Flamengo de Arcoverde
- Full name: Flamengo Sport Club de Arcoverde
- Nicknames: Tigre do Moxotó Rubro-Negro Sertanejo Fera Sertaneja
- Founded: 1 May 1959; 67 years ago
- Dissolved: 8 May 2025; 16 months ago
- Ground: Estádio Municipal Áureo Bradley, Arcoverde, Pernambuco state, Brazil
- Capacity: 3,500
| Home colors | Away colors |

= Flamengo Sport Club de Arcoverde =

Flamengo Sport Club de Arcoverde, commonly known as Flamengo de Arcoverde, is a Brazilian football club based in Arcoverde, Pernambuco state.
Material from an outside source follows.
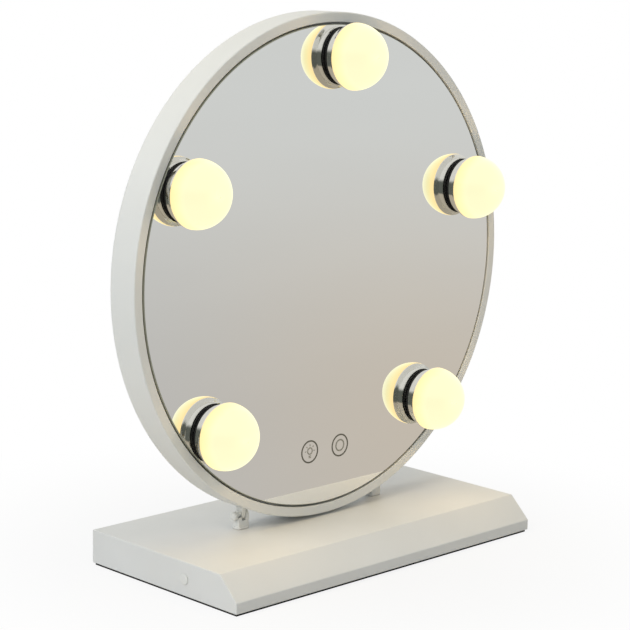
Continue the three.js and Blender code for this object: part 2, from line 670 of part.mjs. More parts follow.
function dcSocket() {
  const from = BOARD_BACK_Y + SOCKET_CLEARANCE;
  const floor = from + SOCKET_FLOOR;
  const lip = COVER_BACK_Y + FIT_GAP;
  const profile = [
    [0, from],
    [SOCKET_RADIUS, from],
    [SOCKET_RADIUS, lip],
    [SOCKET_FLANGE_RADIUS, lip],
    [SOCKET_FLANGE_RADIUS, lip + SOCKET_FLANGE],
    [SOCKET_BORE_RADIUS, lip + SOCKET_FLANGE],
    [SOCKET_BORE_RADIUS, floor],
    [SOCKET_PIN_RADIUS, floor],
    [SOCKET_PIN_RADIUS, lip],
    [0, lip],
  ];
  const socket = turned(profile, BULB_SEGMENTS).translate([SOCKET_X, 0, -SOCKET_DROP]);
  return meshOf("dc_socket", socket, "black_plastic");
}

function powerLead() {
  const boardBottom = -CONTROL_BOARD_DROP - CONTROL_BOARD_SIZE[1] / 2;
  const leadY = (BOARD_FRONT_Y + BOARD_BACK_Y) / 2;
  const socketFront = BOARD_BACK_Y + SOCKET_CLEARANCE - 2 * FIT_GAP;
  const points = [
    [SOCKET_X, socketFront, -SOCKET_DROP],
    [SOCKET_X, leadY + FIT_GAP, -SOCKET_DROP],
    [SOCKET_X - POWER_LEAD_SHIFT / 2, leadY, boardBottom - POWER_LEAD_SHIFT],
    [SOCKET_X - POWER_LEAD_SHIFT, leadY, boardBottom - 2 * FIT_GAP],
  ];
  return meshOf("power_lead", wire(LEAD_RADIUS, points, 8), "wire_sleeve");
}

function bulbLead(name, [x, z], [landingX, landingZ]) {
  const boardZ = landingZ - CONTROL_BOARD_DROP;
  const runY = BOARD_BACK_Y + LEAD_RUN;
  const between = (share) => [landingX + (x - landingX) * share, runY, boardZ + (z - boardZ) * share];
  const points = [
    [x, STEM_END_Y + 2 * FIT_GAP, z],
    [x, STEM_END_Y + LEAD_RISE, z],
    ...LEAD_RUN_SHARES.map(between),
    [landingX, BOARD_BACK_Y + LEAD_RISE, boardZ],
    [landingX, BOARD_BACK_Y + 2 * FIT_GAP, boardZ],
  ];
  return meshOf(name, wire(LEAD_RADIUS, points, 12), "wire_sleeve");
}

// ---- The object -----------------------------------------------------------

function baseGroup() {
  const group = new THREE.Group();
  group.add(baseBoard(), basePad(), sidePlug());
  for (const [word, side] of [["left", -1], ["right", 1]]) {
    group.add(footBracket("foot_bracket_" + word, side));
    group.add(footScrew("foot_screw_" + word, side));
  }
  return group;
}

function hingeGroup() {
  const group = new THREE.Group();
  for (const [word, side] of [["left", -1], ["right", 1]]) {
    group.add(thumbKnob("thumb_knob_" + word, side));
  }
  return group;
}

function headGroup() {
  const group = new THREE.Group();
  group.position.z = HEAD_Z;
  group.add(casingRing(), mirrorGlass(), glassTape(), backingPlate(), rearCover());
  BOSS_ANGLES.forEach((degrees, i) => group.add(coverScrew("cover_screw_" + (i + 1), degrees)));
  bulbPlaces().forEach((place, i) => {
    const word = BULB_NAMES[i];
    group.add(bulbDome("dome_" + word, place));
    group.add(bulbCollar("collar_" + word, place));
    group.add(bulbGasket("gasket_" + word, place));
    group.add(ledBoard("led_board_" + word, place));
    group.add(stemNut("stem_nut_" + word, place));
    group.add(bulbLead("bulb_lead_" + word, place, LEAD_LANDINGS[i]));
  });
  group.add(touchBoard(), controlBoard(), touchRibbon(), dcSocket(), powerLead());
  return group;
}

const vanityMirror = new THREE.Group();
vanityMirror.add(baseGroup(), hingeGroup(), headGroup());

export default vanityMirror;
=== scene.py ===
# A table-top make-up mirror: a round lit mirror head, hinged low on a flat lacquered base.
import json
import math

import bpy
from mathutils import Matrix, Vector


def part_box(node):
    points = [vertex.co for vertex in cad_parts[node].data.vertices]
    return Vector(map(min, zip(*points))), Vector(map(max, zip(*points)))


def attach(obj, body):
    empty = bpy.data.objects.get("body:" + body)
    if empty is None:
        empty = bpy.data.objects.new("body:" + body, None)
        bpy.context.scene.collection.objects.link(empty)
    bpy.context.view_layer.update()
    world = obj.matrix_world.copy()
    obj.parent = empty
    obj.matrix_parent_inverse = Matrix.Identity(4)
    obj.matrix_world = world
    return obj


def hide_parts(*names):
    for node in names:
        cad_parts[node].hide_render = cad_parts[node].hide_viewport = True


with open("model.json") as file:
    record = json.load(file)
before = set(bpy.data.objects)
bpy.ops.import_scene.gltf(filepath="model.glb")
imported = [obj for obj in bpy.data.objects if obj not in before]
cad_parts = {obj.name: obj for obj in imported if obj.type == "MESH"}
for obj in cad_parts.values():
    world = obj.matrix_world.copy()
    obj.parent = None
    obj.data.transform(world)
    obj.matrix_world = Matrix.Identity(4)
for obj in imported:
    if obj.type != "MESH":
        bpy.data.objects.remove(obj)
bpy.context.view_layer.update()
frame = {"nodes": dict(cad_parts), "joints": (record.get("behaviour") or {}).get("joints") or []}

MM = 0.001
nodes = frame["nodes"]


# ---- Camera ---------------------------------------------------------------
# A long lens at table height, turned to the mirror's left and a little above its middle.

VIEW_AZIMUTH = math.radians(-44.927)
VIEW_ELEVATION = math.radians(10.443)
VIEW_ROLL = math.radians(1.274)
VIEW_DISTANCE = 1.1734
VIEW_TARGET = Vector((-0.00692, 0, 0.14489))
LENS_MM = 112.98
SENSOR_MM = 36

view_back = Vector((
    math.sin(VIEW_AZIMUTH) * math.cos(VIEW_ELEVATION),
    -math.cos(VIEW_AZIMUTH) * math.cos(VIEW_ELEVATION),
    math.sin(VIEW_ELEVATION),
))
view_turn = view_back.to_track_quat("Z", "Y").to_matrix() @ Matrix.Rotation(VIEW_ROLL, 3, "Z")
bpy.ops.object.camera_add(location=VIEW_TARGET + view_back * VIEW_DISTANCE, rotation=view_turn.to_euler())
camera = bpy.context.object
camera.name = "camera"
camera.data.lens = LENS_MM
camera.data.sensor_width = SENSOR_MM
camera.data.clip_start = 0.05
bpy.context.scene.camera = camera


# ---- Studio -----------------------------------------------------------------
# A white sweep for a floor, a graded surround that the glass and chrome reflect, and two soft boxes,
# the stronger one to the left.

def linear(hex_colour):
    """An sRGB hex colour as linear red, green, blue and full alpha."""
    channels = [int(hex_colour[i:i + 2], 16) / 255 for i in (1, 3, 5)]
    return [c / 12.92 if c <= 0.04045 else ((c + 0.055) / 1.055) ** 2.4 for c in channels] + [1]


def add_node(tree, kind, sockets=None, links=None, **settings):
    """A node with its settings, its fixed socket values and its incoming links."""
    made = tree.nodes.new(kind)
    for name, value in settings.items():
        setattr(made, name, value)
    for name, value in (sockets or {}).items():
        made.inputs[name].default_value = value
    for name, source in (links or {}).items():
        tree.links.new(source, made.inputs[name])
    return made


def nothing_selected():
    if bpy.context.object and bpy.context.object.mode == "EDIT":
        bpy.ops.object.mode_set(mode="OBJECT")
    bpy.ops.object.select_all(action="DESELECT")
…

They competed in the Série C once.

==History==
The club was founded on 1 May 1959. Flamengo de Arcoverde won the Campeonato Pernambucano Second Level in 1996. They competed in the Série C in 1997, when they were eliminated in the First Stage of the competition.

==Achievements==
- Campeonato Pernambucano Second Level:
  - Winners (2): 1996 and 2016

==Stadium==
Flamengo Esporte Clube de Arcoverde play their home games at Estádio Municipal Áureo Bradley. The stadium has a maximum capacity of 3,500 people.